> **EXERCISE DIRECTIONS**: Wherever a line holds the string "Blender", copy that line.

_ _ _ _ _

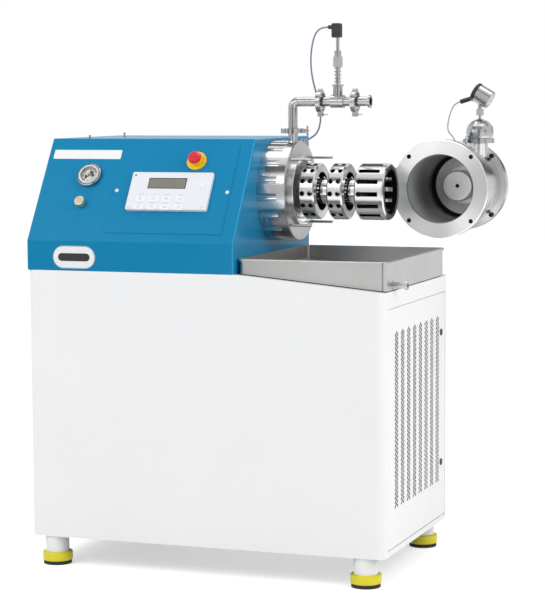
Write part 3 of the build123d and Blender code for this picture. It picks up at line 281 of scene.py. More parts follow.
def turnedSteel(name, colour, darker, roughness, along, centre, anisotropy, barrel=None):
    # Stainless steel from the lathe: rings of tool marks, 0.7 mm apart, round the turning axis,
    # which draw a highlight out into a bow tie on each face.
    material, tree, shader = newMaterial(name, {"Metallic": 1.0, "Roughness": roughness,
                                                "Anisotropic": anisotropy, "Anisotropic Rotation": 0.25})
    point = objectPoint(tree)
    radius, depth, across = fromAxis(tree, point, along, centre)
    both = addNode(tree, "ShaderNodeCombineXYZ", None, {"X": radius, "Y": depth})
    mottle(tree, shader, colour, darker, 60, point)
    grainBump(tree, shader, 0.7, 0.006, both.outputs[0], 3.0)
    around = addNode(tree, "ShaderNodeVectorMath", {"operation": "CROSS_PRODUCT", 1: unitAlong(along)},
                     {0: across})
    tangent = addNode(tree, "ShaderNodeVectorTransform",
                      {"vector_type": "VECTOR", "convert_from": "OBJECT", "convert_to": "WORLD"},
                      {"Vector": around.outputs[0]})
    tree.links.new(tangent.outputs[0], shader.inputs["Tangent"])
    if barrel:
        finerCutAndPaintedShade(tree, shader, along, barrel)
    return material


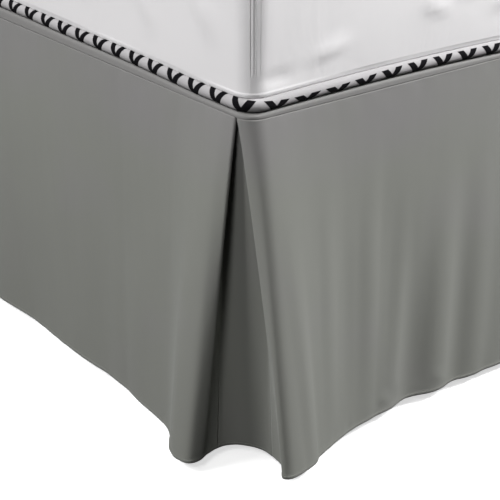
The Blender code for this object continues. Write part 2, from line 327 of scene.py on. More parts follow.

_ _ _ _ _

> **EXPECTED ANSWER**:
Write part 3 of the build123d and Blender code for this picture. It picks up at line 281 of scene.py. More parts follow.
The Blender code for this object continues. Write part 2, from line 327 of scene.py on. More parts follow.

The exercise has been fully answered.